▸ YOUR GOAL
Look through the entries below and extract exactly the lines from the one containing "Write part 2 of" through the one containing "return material", ends included.

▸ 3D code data
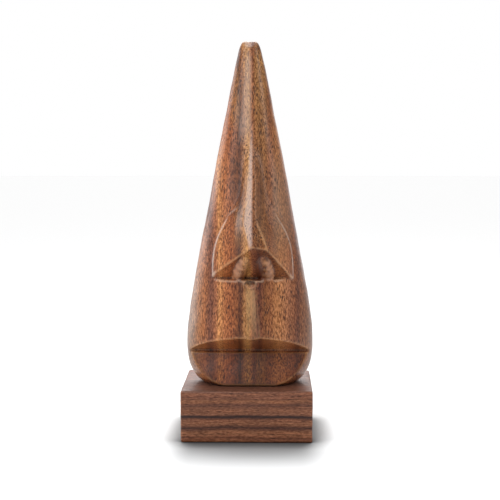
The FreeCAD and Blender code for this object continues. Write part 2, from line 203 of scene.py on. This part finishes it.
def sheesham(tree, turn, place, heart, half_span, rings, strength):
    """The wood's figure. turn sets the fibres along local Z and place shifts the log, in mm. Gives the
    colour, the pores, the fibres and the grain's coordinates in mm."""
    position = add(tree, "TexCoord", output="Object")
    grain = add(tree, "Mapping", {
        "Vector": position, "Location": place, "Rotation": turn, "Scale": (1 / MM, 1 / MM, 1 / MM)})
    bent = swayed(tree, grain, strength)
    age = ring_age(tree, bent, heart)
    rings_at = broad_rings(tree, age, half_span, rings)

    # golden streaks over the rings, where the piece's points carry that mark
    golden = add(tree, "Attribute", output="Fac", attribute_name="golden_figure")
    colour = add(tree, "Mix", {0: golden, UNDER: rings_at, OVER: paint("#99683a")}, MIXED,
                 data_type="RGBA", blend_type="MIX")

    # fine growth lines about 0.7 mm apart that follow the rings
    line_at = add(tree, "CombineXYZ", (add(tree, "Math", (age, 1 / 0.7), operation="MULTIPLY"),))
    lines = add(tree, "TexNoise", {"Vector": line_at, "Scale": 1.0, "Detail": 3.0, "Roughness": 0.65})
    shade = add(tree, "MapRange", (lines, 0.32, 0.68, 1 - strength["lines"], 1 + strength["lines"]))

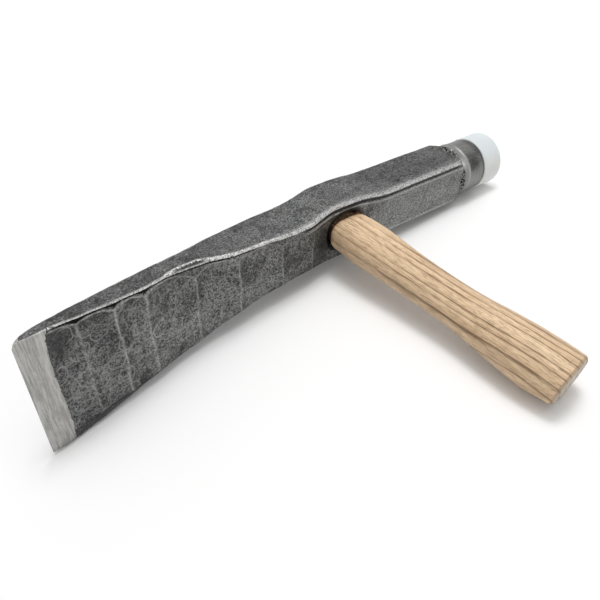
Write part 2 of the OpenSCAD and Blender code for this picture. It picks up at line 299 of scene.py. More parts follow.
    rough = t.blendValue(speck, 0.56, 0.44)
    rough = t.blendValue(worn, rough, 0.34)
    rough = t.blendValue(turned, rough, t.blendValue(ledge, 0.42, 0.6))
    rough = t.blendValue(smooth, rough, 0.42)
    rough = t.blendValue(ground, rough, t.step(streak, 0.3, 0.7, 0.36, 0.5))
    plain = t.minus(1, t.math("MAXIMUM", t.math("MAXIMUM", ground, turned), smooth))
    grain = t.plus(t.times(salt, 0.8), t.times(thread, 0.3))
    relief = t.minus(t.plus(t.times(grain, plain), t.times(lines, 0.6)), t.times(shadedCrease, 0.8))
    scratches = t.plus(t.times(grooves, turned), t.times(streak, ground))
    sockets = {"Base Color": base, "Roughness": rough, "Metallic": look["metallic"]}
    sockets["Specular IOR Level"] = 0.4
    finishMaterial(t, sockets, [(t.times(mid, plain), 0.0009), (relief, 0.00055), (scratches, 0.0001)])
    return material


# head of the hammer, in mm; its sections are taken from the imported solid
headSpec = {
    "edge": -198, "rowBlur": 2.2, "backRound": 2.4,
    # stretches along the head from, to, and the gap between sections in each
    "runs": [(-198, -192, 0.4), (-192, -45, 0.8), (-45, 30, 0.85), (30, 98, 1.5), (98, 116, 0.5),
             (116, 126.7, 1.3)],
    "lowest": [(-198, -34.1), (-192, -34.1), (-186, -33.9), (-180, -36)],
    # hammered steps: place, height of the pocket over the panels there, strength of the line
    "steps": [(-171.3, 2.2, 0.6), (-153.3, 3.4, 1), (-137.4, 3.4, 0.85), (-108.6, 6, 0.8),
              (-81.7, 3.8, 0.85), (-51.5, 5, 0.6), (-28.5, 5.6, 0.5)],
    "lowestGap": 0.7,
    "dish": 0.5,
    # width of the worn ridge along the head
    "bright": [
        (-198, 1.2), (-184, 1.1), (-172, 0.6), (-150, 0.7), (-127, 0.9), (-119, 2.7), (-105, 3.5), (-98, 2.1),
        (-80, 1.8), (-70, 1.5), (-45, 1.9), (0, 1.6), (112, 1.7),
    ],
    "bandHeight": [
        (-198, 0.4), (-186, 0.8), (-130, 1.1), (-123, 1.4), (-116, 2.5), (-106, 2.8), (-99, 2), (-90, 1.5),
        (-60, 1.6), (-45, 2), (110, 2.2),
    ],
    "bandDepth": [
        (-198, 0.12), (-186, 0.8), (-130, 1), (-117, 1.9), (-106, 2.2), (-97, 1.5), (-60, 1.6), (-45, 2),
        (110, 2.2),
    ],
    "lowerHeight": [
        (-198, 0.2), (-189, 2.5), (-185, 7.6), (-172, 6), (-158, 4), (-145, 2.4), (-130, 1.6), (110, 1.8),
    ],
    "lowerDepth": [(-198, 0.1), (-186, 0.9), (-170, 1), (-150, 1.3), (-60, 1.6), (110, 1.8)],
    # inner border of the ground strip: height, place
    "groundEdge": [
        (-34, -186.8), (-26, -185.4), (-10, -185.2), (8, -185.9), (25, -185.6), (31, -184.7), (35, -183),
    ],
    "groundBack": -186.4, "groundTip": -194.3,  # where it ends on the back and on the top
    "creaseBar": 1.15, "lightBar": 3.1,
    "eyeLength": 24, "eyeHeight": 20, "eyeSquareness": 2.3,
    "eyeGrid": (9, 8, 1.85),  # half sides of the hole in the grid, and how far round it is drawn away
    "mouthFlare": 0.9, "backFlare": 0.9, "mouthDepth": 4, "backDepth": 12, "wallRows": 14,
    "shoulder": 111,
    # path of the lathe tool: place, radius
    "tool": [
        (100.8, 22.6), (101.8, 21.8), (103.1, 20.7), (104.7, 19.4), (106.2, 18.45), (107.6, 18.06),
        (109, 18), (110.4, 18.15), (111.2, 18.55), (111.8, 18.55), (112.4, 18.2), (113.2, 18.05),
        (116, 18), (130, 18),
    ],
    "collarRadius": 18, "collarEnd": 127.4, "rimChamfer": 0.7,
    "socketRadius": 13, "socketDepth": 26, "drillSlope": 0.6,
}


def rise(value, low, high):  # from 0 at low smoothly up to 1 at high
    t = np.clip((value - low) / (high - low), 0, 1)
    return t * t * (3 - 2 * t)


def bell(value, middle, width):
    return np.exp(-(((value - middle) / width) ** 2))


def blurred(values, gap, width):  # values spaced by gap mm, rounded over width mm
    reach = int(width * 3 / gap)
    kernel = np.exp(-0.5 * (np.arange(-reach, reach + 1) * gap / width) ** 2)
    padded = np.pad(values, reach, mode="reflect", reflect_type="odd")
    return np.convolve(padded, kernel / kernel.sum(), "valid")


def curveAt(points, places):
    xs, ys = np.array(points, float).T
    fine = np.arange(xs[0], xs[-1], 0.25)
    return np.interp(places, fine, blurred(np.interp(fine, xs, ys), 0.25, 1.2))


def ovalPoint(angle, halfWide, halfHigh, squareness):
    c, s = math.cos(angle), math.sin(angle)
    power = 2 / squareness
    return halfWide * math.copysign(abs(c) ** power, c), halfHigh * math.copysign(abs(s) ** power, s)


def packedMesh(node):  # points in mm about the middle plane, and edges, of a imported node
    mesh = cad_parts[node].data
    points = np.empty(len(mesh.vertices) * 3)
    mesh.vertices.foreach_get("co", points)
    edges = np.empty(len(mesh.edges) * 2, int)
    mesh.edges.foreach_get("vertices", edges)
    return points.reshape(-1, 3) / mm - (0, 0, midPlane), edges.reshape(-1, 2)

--

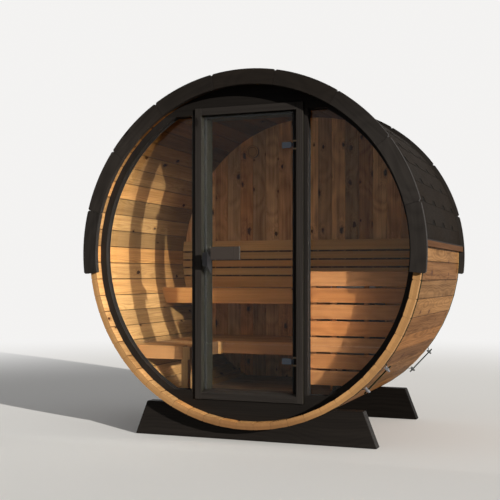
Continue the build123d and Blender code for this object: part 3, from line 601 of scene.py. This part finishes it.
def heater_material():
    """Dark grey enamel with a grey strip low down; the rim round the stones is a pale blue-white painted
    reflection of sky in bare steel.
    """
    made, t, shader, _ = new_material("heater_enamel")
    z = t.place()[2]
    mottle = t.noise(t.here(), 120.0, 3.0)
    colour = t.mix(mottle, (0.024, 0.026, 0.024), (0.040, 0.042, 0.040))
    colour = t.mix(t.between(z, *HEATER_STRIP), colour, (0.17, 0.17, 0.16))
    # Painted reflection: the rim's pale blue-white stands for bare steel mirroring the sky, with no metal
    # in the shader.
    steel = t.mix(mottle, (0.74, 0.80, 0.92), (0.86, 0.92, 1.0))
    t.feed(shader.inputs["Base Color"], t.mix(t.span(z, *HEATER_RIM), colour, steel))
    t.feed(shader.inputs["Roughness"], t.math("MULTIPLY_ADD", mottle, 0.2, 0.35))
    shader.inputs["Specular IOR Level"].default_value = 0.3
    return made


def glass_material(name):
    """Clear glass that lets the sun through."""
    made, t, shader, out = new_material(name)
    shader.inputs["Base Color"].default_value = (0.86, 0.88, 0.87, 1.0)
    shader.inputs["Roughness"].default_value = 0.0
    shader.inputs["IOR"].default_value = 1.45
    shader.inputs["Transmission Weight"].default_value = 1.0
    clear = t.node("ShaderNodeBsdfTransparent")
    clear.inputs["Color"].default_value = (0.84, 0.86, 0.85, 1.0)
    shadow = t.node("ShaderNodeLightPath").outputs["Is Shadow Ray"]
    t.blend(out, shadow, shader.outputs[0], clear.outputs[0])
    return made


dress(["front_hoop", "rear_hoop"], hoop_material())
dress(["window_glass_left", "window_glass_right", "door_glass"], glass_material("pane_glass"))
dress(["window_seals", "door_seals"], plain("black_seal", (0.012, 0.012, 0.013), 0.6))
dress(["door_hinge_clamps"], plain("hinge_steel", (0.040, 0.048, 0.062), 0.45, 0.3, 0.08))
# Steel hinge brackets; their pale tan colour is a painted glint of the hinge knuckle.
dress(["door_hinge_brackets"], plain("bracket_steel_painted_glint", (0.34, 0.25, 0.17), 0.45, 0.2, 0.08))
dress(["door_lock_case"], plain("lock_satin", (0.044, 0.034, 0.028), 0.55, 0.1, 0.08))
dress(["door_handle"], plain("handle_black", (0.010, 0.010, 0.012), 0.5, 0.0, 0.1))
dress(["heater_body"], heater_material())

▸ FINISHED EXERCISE
Write part 2 of the OpenSCAD and Blender code for this picture. It picks up at line 299 of scene.py. More parts follow.
    rough = t.blendValue(speck, 0.56, 0.44)
    rough = t.blendValue(worn, rough, 0.34)
    rough = t.blendValue(turned, rough, t.blendValue(ledge, 0.42, 0.6))
    rough = t.blendValue(smooth, rough, 0.42)
    rough = t.blendValue(ground, rough, t.step(streak, 0.3, 0.7, 0.36, 0.5))
    plain = t.minus(1, t.math("MAXIMUM", t.math("MAXIMUM", ground, turned), smooth))
    grain = t.plus(t.times(salt, 0.8), t.times(thread, 0.3))
    relief = t.minus(t.plus(t.times(grain, plain), t.times(lines, 0.6)), t.times(shadedCrease, 0.8))
    scratches = t.plus(t.times(grooves, turned), t.times(streak, ground))
    sockets = {"Base Color": base, "Roughness": rough, "Metallic": look["metallic"]}
    sockets["Specular IOR Level"] = 0.4
    finishMaterial(t, sockets, [(t.times(mid, plain), 0.0009), (relief, 0.00055), (scratches, 0.0001)])
    return material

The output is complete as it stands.